Past Weekly Shabbat Message
Rabbi Dovid Saks
(Torah Portion Tazria/Metzora) World Peace!
King Solomon states in the Book of Proverbs, “Life and death lay in the power of speech.”
Today, more so than anytime in history we see the power of the spoken or typed word. We clearly see that one can either be catapulted into instantaneous fame, or more often, one’s esteem, accomplishments and entire reputation can be devastated in the course of mere seconds. We see on a daily basis that one’s life literally hinges on the communicated word.
We, the Jewish people are unique in having laws concerning what we are and aren’t permitted to convey about others.
Aside from the negative effects that Lashon Harah – gossip – has upon the person that is spoken about, there is a global contamination that happens as well.
We are all aware of the concept that a human corpse gives off ritual impurities. The Medrash tells us that speaking Loshon Harah also gives off an impurity like death.
Reb Gedalia Schorr o.b.m. explains:
The difference between a living person and one who is dead is that there is unity in a live person’s body; the head, heart, liver, extremities, and soul work together. This symmetry completes the person, and his body functions at a level of Achdus – oneness.
If it were not for Adam’s original sin, man would have lived forever and this Achdus – oneness – within one’s body would have never ceased. Only after Adam sinned was there a penalty of death to the human being.
When death occurs, there is a disconnection of the soul from the body and it causes a dysfunction of all the bodily organs. This disconnection or malfunction causes Tumah – impurity to the lifeless corpse.
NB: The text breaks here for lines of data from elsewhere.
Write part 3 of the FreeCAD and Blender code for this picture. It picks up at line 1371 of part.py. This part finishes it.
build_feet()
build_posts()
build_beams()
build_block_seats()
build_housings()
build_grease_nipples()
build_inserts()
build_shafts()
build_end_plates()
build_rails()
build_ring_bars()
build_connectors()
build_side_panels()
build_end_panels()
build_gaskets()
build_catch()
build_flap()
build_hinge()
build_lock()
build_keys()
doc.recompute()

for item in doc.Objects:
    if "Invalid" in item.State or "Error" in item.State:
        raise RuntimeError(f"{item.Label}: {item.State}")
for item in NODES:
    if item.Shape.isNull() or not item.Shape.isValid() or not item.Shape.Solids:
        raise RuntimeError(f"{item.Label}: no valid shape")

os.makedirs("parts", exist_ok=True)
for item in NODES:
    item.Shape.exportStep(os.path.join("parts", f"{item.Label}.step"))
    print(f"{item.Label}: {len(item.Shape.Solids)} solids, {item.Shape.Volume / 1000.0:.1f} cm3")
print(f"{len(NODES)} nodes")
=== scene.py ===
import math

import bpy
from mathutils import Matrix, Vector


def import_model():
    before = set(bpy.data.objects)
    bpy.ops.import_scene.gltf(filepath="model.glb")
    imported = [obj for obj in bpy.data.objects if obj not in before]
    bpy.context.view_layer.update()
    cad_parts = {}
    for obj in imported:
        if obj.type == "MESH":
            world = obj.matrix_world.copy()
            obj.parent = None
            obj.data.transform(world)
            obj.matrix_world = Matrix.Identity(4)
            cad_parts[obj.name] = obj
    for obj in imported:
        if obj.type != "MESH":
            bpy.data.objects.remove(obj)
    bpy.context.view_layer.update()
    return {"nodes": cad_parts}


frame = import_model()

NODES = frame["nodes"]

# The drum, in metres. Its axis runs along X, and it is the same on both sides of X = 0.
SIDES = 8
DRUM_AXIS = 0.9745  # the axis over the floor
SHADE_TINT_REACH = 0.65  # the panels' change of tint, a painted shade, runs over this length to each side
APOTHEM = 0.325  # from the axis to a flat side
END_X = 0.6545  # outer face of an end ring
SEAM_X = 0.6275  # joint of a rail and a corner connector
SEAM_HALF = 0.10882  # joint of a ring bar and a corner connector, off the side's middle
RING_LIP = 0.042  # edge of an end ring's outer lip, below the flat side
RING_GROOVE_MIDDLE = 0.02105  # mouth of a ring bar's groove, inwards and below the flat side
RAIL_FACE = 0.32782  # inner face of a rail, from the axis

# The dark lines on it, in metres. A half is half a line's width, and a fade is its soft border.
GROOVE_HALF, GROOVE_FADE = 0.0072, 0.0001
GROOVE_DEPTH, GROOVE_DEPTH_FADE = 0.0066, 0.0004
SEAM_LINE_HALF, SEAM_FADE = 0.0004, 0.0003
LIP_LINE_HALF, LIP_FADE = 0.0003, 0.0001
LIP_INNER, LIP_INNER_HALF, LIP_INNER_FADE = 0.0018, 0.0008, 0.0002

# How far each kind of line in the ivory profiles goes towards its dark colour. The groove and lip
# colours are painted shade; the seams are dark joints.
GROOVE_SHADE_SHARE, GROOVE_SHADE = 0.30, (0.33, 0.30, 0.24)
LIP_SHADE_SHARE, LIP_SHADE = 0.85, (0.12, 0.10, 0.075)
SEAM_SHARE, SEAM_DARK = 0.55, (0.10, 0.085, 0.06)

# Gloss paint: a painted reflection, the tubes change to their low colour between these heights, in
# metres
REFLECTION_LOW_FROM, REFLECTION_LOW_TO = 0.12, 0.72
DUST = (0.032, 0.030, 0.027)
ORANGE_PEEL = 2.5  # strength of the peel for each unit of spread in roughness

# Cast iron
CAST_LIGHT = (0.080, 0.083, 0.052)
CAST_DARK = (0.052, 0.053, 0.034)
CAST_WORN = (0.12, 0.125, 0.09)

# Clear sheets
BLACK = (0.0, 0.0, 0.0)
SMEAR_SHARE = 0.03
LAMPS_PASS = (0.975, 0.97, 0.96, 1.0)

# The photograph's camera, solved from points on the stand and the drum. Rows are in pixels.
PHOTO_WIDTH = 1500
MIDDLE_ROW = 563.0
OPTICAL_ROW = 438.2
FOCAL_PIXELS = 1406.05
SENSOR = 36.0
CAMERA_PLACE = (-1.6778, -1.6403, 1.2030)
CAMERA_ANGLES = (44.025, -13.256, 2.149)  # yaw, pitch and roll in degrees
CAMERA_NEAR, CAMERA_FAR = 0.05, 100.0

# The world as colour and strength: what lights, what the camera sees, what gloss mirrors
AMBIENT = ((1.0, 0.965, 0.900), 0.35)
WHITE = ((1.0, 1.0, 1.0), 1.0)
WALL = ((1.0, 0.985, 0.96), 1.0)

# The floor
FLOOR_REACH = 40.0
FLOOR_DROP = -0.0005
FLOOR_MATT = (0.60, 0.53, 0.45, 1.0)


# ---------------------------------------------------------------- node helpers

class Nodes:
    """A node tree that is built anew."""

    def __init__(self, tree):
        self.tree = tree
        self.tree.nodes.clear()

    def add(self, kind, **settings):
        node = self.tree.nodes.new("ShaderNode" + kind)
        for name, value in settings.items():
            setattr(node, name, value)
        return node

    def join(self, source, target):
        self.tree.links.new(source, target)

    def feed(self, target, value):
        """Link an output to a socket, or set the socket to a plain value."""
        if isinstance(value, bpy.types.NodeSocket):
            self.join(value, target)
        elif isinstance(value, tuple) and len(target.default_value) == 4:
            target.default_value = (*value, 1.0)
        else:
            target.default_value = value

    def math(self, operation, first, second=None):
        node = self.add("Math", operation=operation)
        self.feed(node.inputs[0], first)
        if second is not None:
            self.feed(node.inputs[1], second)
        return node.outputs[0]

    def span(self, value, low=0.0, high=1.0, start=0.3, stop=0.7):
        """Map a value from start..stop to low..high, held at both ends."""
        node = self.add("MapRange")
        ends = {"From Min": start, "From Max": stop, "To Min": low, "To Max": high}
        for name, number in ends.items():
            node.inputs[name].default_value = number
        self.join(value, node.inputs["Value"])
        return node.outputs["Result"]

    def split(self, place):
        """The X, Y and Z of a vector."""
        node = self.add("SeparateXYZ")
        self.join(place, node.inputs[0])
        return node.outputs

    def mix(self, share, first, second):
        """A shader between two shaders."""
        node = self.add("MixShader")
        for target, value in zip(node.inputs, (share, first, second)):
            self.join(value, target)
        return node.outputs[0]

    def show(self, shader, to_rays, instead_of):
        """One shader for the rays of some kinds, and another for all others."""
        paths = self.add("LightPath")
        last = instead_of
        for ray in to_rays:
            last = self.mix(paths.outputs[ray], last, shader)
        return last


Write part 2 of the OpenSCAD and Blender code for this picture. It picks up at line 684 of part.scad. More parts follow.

Man is higher than the animal kingdom through his ability to speak and communicate with others. This ability of man is referred to by the Torah as Nefesh Chayah – a living being.
Our ability to talk and communicate connects and formulates our thoughts to words that are conveyed to another person. This ability to communicate is a most fundamental part of life.
Thus, the power of speech is the vehicle through which man exercises his – living being. When speech is utilized to speak ill - Lashon Harah about others, it causes a separation between people, and the disunity that it causes brings a spirit of death to the world. This is because the definition of death is the disconnection between the parts of man’s body, and similarly Lashon Harah disconnects one person from another.
Thus, the Medrash equates the sin of Lashon Harah and its deathlike results with Tumah – impurities – which comes to a lifeless body.
In this week’s Parshs the Torah speaks of specific blemishes that developed upon a person who had been lax in the area of Lashan Harah. He was excommunicated and was forbidden to converse with others. Essentially, he was stripped of his most vital tool, the power to communicate, and he is placed in seclusion - a position akin to a living dead.
Only after he sincerely repented did his blemish disappear and then after going through a ritual process was he was permitted to return and intermingle within society.
King David in the Psalms tells us the eternal nature of G-d’s words, “The words of G-d are pure words.” The words of G-d as related through the Torah are pure and everlasting, and as we say in our morning prayers, “His words are living and enduring, faithful and delightful forever.”
Our prayers along with the Torah we study and convey to others including the Mitzvos we perform and our peaceful communication with others is our way of touching, feeling, connecting and living with that which is pure and eternal!
Wishing you a most enjoyable and uplifting Shabbat!